### COLLECTED MATERIAL
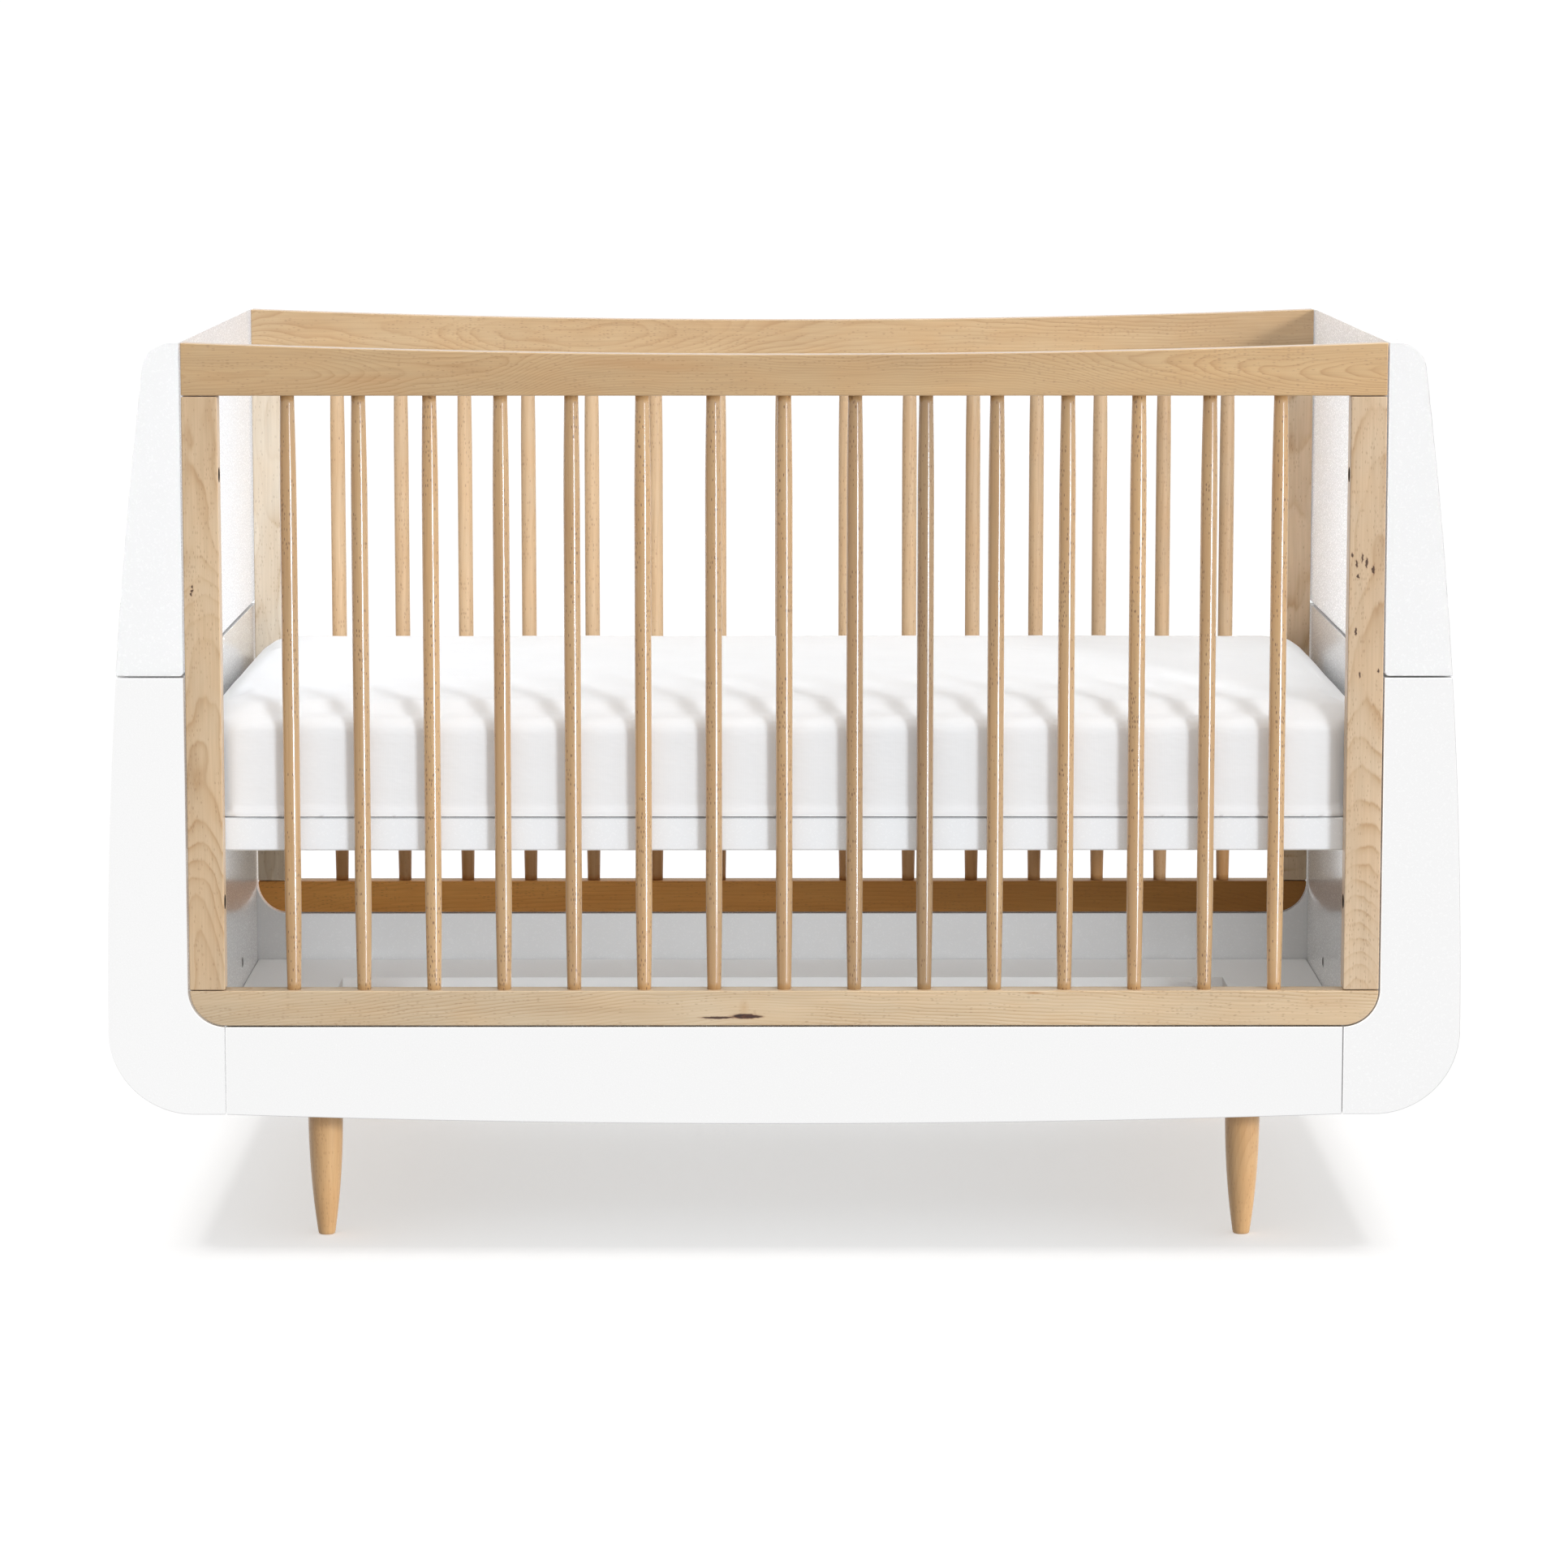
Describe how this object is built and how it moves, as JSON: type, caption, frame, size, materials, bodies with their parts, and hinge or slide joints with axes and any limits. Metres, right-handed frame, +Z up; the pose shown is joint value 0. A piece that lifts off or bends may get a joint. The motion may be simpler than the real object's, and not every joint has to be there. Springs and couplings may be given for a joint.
{
  "type": "baby crib",
  "caption": "Convertible cot bed with slatted beech sides, curved white ends split for conversion, bowed aprons, turned legs and a height-adjustable mattress platform.",
  "frame": {"origin": "on the floor, at the middle of the footprint", "axes": "+X along the length to the right seen from the front, +Y from the front to the rear, +Z up"},
  "size_m": [1.34, 0.74, 0.9],
  "materials": {
    "beech": "clear satin lacquer on steamed beech",
    "white_lacquer": "smooth white satin lacquer on board",
    "board_white": "white faced board, matt",
    "cotton_cover": "white cotton fitted cover, soft matt"
  },
  "bodies": {
    "carcass": {"floor_board": "board_white", "front_apron": "white_lacquer", "front_left_leg": "beech", "front_right_leg": "beech", "left_leg_rail": "beech", "left_lower_front_cheek": "white_lacquer", "left_lower_rear_cheek": "white_lacquer", "left_lower_shell": "white_lacquer", "rear_apron": "white_lacquer", "rear_left_leg": "beech", "rear_right_leg": "beech", "right_leg_rail": "beech", "right_lower_front_cheek": "white_lacquer", "right_lower_rear_cheek": "white_lacquer", "right_lower_shell": "white_lacquer"},
    "front_side": {"front_bottom_rail": "beech", "front_left_stile": "beech", "front_right_stile": "beech", "front_spindle_01": "beech", "front_spindle_02": "beech", "front_spindle_03": "beech", "front_spindle_04": "beech", "front_spindle_05": "beech", "front_spindle_06": "beech", "front_spindle_07": "beech", "front_spindle_08": "beech", "front_spindle_09": "beech", "front_spindle_10": "beech", "front_spindle_11": "beech", "front_spindle_12": "beech", "front_spindle_13": "beech", "front_spindle_14": "beech", "front_spindle_15": "beech", "front_top_rail": "beech"},
    "rear_side": {"rear_bottom_rail": "beech", "rear_left_stile": "beech", "rear_right_stile": "beech", "rear_spindle_01": "beech", "rear_spindle_02": "beech", "rear_spindle_03": "beech", "rear_spindle_04": "beech", "rear_spindle_05": "beech", "rear_spindle_06": "beech", "rear_spindle_07": "beech", "rear_spindle_08": "beech", "rear_spindle_09": "beech", "rear_spindle_10": "beech", "rear_spindle_11": "beech", "rear_spindle_12": "beech", "rear_spindle_13": "beech", "rear_spindle_14": "beech", "rear_spindle_15": "beech", "rear_top_rail": "beech"},
    "left_upper_end": {"left_upper_casing": "white_lacquer"},
    "right_upper_end": {"right_upper_casing": "white_lacquer"},
    "mattress_base": {"platform_front_rail": "white_lacquer", "platform_rear_rail": "white_lacquer", "platform_deck": "board_white"},
    "mattress": {"mattress": "cotton_cover"}
  },
  "joints": [
    {"name": "front_side_release", "type": "slide", "parent": "carcass", "child": "front_side", "axis": [0, -1, 0], "range_m": [0, 0.3]},
    {"name": "rear_side_release", "type": "slide", "parent": "carcass", "child": "rear_side", "axis": [0, 1, 0], "range_m": [0, 0.3]},
    {"name": "left_upper_end_lift", "type": "slide", "parent": "carcass", "child": "left_upper_end", "axis": [0, 0, 1], "range_m": [0, 0.3]},
    {"name": "right_upper_end_lift", "type": "slide", "parent": "carcass", "child": "right_upper_end", "axis": [0, 0, 1], "range_m": [0, 0.3]},
    {"name": "platform_height", "type": "slide", "parent": "carcass", "child": "mattress_base", "axis": [0, 0, 1], "range_m": [-0.216, 0]},
    {"name": "mattress_lift", "type": "slide", "parent": "mattress_base", "child": "mattress", "axis": [0, 0, 1], "range_m": [0, 0.5]}
  ]
}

### EXERCISE DETAILS
In the data above, how many lines contain the string "joints"? Answer with the number only.

### RESPONSE
2